Una vez terminado el viaje comienza un proceso de recuerdo e introspección que hace aflorar sentimientos ya lejanos que en un momento dado fueron las sensaciones más fuertes que nunca creíste sentir.
De entre todas las imágenes que he capturado en estos 21 días me quedo sin duda con la imagen del Potala el día que conseguimos llegar a Tíbet. No se si fue el cúmulo de circunstancias que precedieron a la llegada, la magia de aquel lugar tan especial, el idealismo con el que lo imaginaba o la euforia provocada por la altura (Lhasa está a 3.600 m.s.n.m.), pero en el momento en el que nos encontramos cara a cara con ese impresionante palacio mastodóntico el mundo se detuvo.
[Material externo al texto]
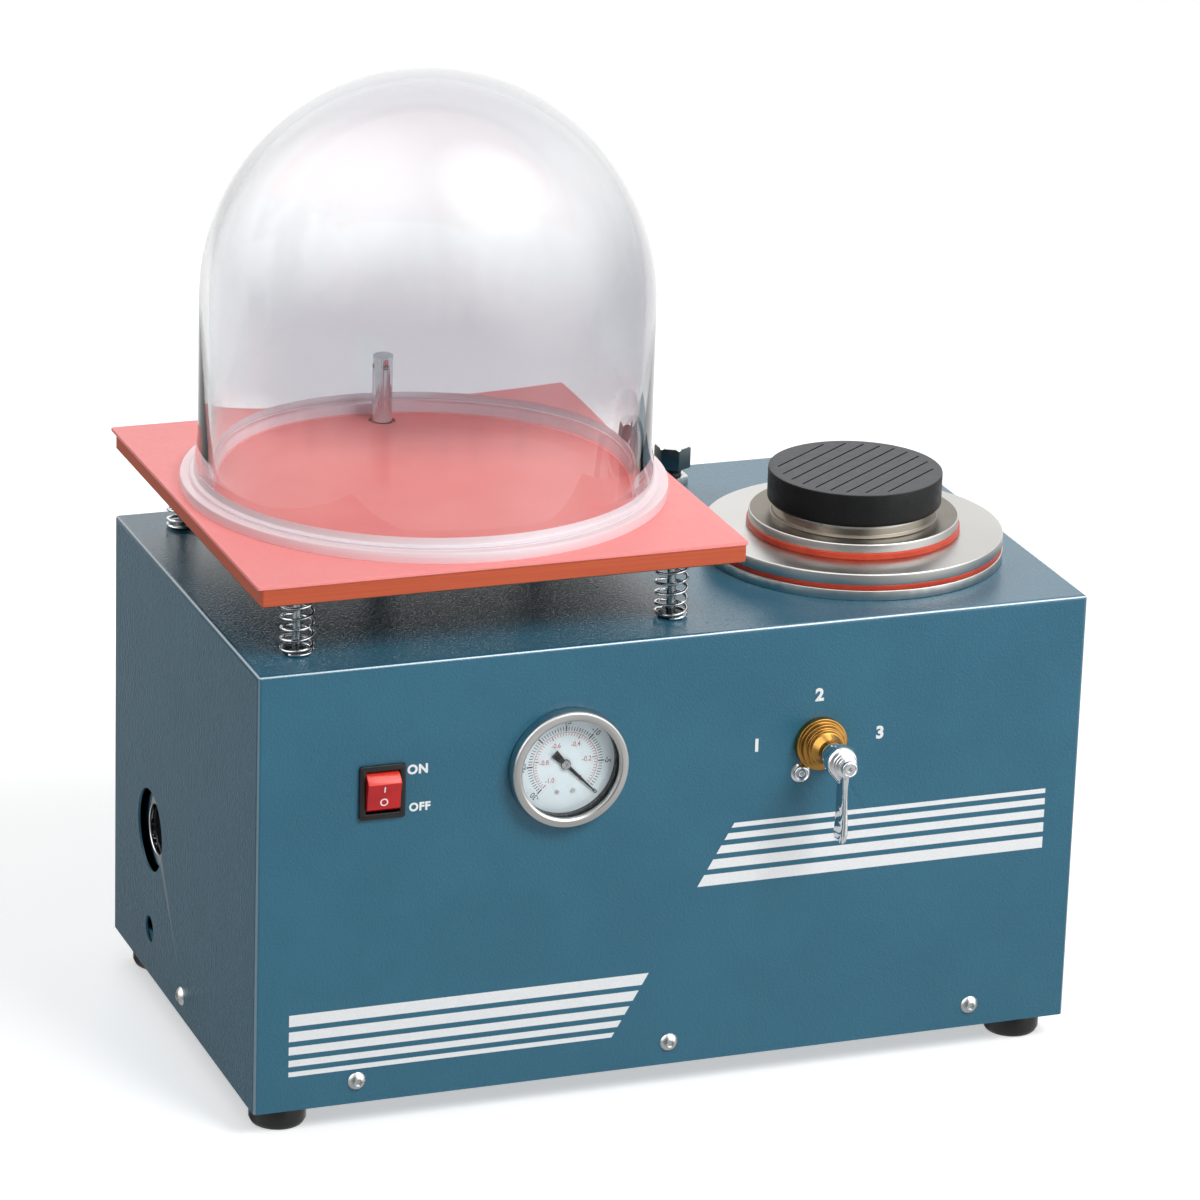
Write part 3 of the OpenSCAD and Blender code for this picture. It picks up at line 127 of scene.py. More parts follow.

Por unos instantes no existió nada más para nosotros. Una parte del sueño había sido alcanzado, solo quedaba despertar y que siguiese ahí, omnipresente, resistiendo el paso del tiempo y de la historia. Una historia que se por más que intenta reducirlo solo consigue engrandecerlo y mitificarlo.
Fueron minutos o tal vez horas el tiempo que dedicamos a observarlo mientras el azul del cielo se teñía de negro y una luna rebosante aparecía por el este en su día de máximo esplendor.
Era el Palacio del Potala, la antigua residencia del Dalai Lama, un museo dormitante que espera a que el tiempo lo resucite y allí estábamos nosotros, pequeños e insignificantes, sintiéndonos las personas más grandes del mundo.
(*) Son momentos de un viaje que me ha llevado de Beijing a Katmandú en 21 días como coordinador para Paso del Noroeste. Una experiencia nueva y muy enriquecedora que iré contando poco a poco a medida que me quite el jetlag y empiece a ver que hago con mi vida en un mes que se antoja crucial y de futuro incierto. Esta vez yo no decido, voy a dejar jugar al destino y caminar hacia donde sople el viento.